With a presidential campaign now beginning and Republicans feeling optimistic, The High Tide of American Conservatism by Garland S. Tucker III (Emerald, 2010) clearly describes the 1924 election fought between President Calvin Coolidge and the Democratic candidate who emerged only after 102 ballots, John W. Davis. Both nominees favored minimizing government and maximizing individual freedom: It was the last time both major parties nominated conservative candidates, and a time when both parties understood that America has been an exceptionally blessed country.
That's especially true when we compare our position between two oceans with the position of the countries described in Timothy Snyder's sad Bloodlands: Europe Between Hitler and Stalin (Basic, 2010). Snyder superbly shows how "the utopian goals and the strategic interaction of the Soviet and Nazi regimes helps to explain these mass murders of Jews and others, 14 million in all." The personal stories of death make those statistics come alive; for example, Snyder quotes the last letter to her father of Junita Vishniatskaia, a 12-year-old Jewish girl who wrote, "I am saying goodbye to you before I die. I am so afraid of this death because they throw small children into the mass graves alive."

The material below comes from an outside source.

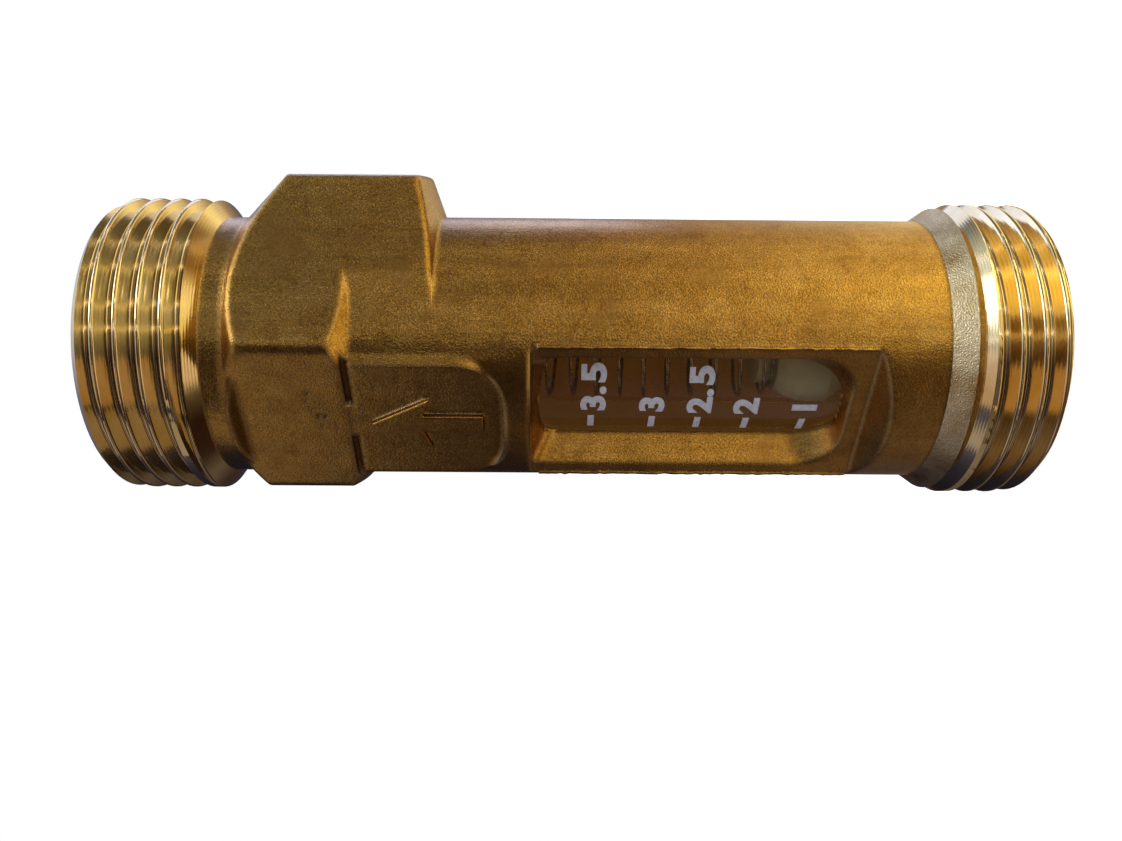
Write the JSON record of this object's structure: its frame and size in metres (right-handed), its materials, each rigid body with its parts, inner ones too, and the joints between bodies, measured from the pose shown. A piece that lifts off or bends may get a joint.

After reading such misery, it was a pleasure to turn to Who Chose the Gospels? (Oxford, 2010): Reformed Theological Seminary professor Charles E. Hill provides an outstanding explanation of why Gospel conspiracy theorists are wrong, and why the four Gospels represent well what the early disciples understood about Christ. Gerald McDermott's The Great Theologians: A Brief Guide (IVP, 2010) provides succinct, readable introductions to Origen, Athanasius, Augustine, Aquinas, Luther, Calvin, Edwards, Schleiermacher, Newman, Barth, and von Balthasar.
Golden oldie
In one scene from The Right Stuff, a great 1983 movie, Mercury astronaut Deke Slayton concludes a platitude-spouting session with the tongue-in-cheek comment, "We're not saying anything new here. We're just saying the same things that need to be said again and again with fierce conviction."
Some things truly do need to be said again and again, with fierce conviction, and once in a while on this page I'll note some golden oldies. One worth mentioning is now-retiring David Noebel's massive Understanding the Times, two decades old and in its third edition. Noebel, during his five decades as head of Summit Ministries, taught 30,000 students to spot the assumptions of Communism, Islam, secular humanism, and other -isms, and contrast them with Christian understandings.
I asked Noebel recently what atheism's most potent weapon is, and he specified the teaching of macro-evolution: "More Christians have probably stumbled in their faith over Charles Darwin than over anybody else, including Marx." He also noted that socialism is not just an economic threat: "Once the state takes over, it just sucks in everything behind it. The state becomes God."